Jul 20, 2024

Group of Seven leaders with European Council and Commission partners pose for a photo at the 2024 G7 summit in Italy. Photo by www.g7italy.it.

July 1, 2024 — Canada and its partners in the Group of Seven (G7) nations have expressed “serious concern” over actions by the People’s Republic of China (PRC) against vessels of the Philippines in the South China Sea.

The multi-nation dispute over the South China Sea was among the topics covered in a communique released by G7 leaders, including Canadian Prime Minister Justin Trudeau, at their June 13-June 15, 2024 summit in Italy.

“We remain seriously concerned about the situation in the East and South China Seas and reiterate 

our strong opposition to any unilateral attempt to change the status quo by force or coercion,” the leaders stated in the communique. 

There had been confrontations between Chinese and Philippine vessels in the South China Sea, which is being claimed either in whole or in parts by six nations.

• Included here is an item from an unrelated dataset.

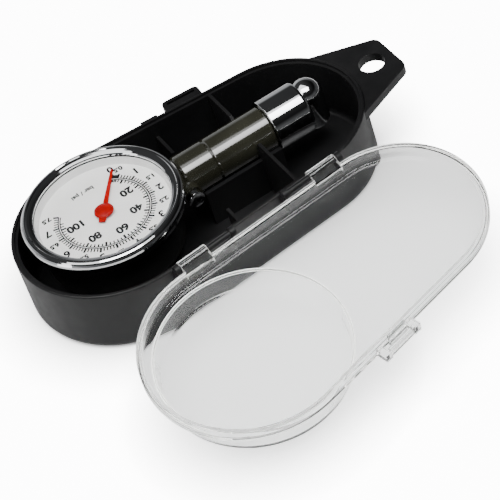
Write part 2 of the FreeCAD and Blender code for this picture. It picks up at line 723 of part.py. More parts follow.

These countries with competing claims are China, Philippines, Vietnam, Taiwan, Malaysia, and Brunei.

“We continue opposing China’s dangerous use of coast guard and maritime militia in the South China Sea and its repeated obstruction of countries’ high seas freedom of navigation,” the G7 leaders’ communique declared. 

“We express serious concern about the increasing use of dangerous maneuvers and water cannons against Philippine vessels.”

The G7 is an informal forum that brings together Italy, Canada, France, Germany, Japan, the United Kingdom, and the United States.

It may be recalled that Global Affairs Canada on December 12, 2023 issued a statement condemning China for “acts of intimidation” against Philippine vessels.

These include the “use of dangerous maneuvers, collisions, water cannons and long-range acoustic devices”.

Canada was reacting to actions taken by China on December 9, 2023 at the Scarborough Shoal, which is also referred to by the Philippines as the Panatag Shoal or the Bajo de Masinloc.

Canada was also referring to an incident at the Second Thomas Shoal, or the Ayungin Shoal to the Philippines.

In 1999, the Philippine Navy deliberately grounded the military ship Sierra Madre on the Second Thomas Shoal.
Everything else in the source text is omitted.